Apache Kafka on docker

Apache Kafka on docker

To install Kafka we need 2 things:-

  1. Instance of Zookeeper

  2. Instance of Kafka

Therefore we will create 2 services in docker-compose.yaml. The role of the zookeeper is to store information about various partitions and the leader of the partition.

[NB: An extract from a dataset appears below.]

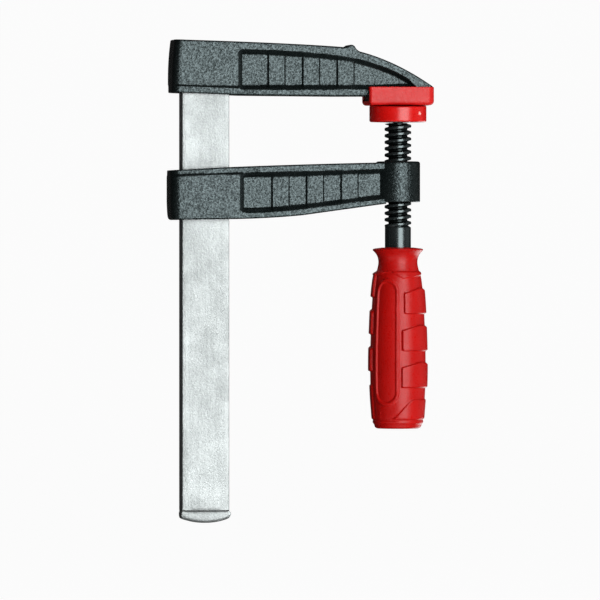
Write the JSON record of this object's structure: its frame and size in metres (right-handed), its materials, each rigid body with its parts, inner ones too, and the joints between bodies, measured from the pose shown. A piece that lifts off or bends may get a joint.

Write docker-compose.yaml file

version: '2'
services:
  zookeeper:
    image: wurstmeister/zookeeper
    container_name: zookeeper_ex
    ports:
     - "2181:2181"
    restart: unless-stopped

  kafka:
    image: wurstmeister/kafka
    container_name: kafka_ex
    ports:
     - "9092:9092"
    expose:
     - "9093"
    environment:
      KAFKA_ADVERTISED_HOST_NAME: localhost
      KAFKA_ZOOKEEPER_CONNECT: zookeeper:2181
      KAFKA_AUTO_CREATE_TOPICS_ENABLE: 'true'
      KAFKA_CREATE_TOPICS: "test_topic:1:1"
      KAFKA_LOG_RETENTION_HOURS: 1
      KAFKA_LOG_RETENTION_BYTES: 4073741824
      KAFKA_LOG_SEGMENT_BYTES: 1073741824
      KAFKA_RETENTION_CHECK_INTERVAL_MS: 300000
    volumes:
     - /var/run/docker.sock:/var/run/docker.sock
    restart: unless-stopped

Once we have created the docker-compose.yaml file we need to up the containers using the following command:-

docker-compose up

Open a new terminal and check the status of containers:-

docker ps

Create 2 python files named consumer.py and producer.py in folder where we created docker-compose.yaml file and in the terminal install kafka-python.

pip install kafka-python

Consumer.py

import json
from kafka import KafkaConsumer, KafkaProducer

kafka_server = ['localhost:9092']

topic = "test_topic"

consumer = KafkaConsumer(
    bootstrap_servers=kafka_server,
    value_deserializer=json.loads,
    auto_offset_reset="latest",
)

consumer.subscribe(topic)

while True:
    data = next(consumer)
    print(data)
    print(data.value)

Producer.py

import json
from datetime import datetime 
from time import sleep
from random import choice
from kafka import KafkaProducer

kafka_server = ['localhost:9092']

topic = "test_topic"
producer = KafkaProducer(bootstrap_servers=kafka_server,
                         value_serializer = lambda v:json.dumps(v).encode("utf-8")
                         )

random_values=[1,2,3,4,5,6,7]

while True:
    random_value = choice (random_values)
    data ={
        "test_data":{
            "random_value": random_value
        },
        "timestamp" : str(datetime),
        "value_status": "High" if random_value > 5 else "low"
    }

    print(data)
    producer.send(topic, data)

    producer.flush()
    sleep(3)

Open 2 new terminals and run the below commands:-

python producer.py  #terminal 1
python consumer.py #terminal 2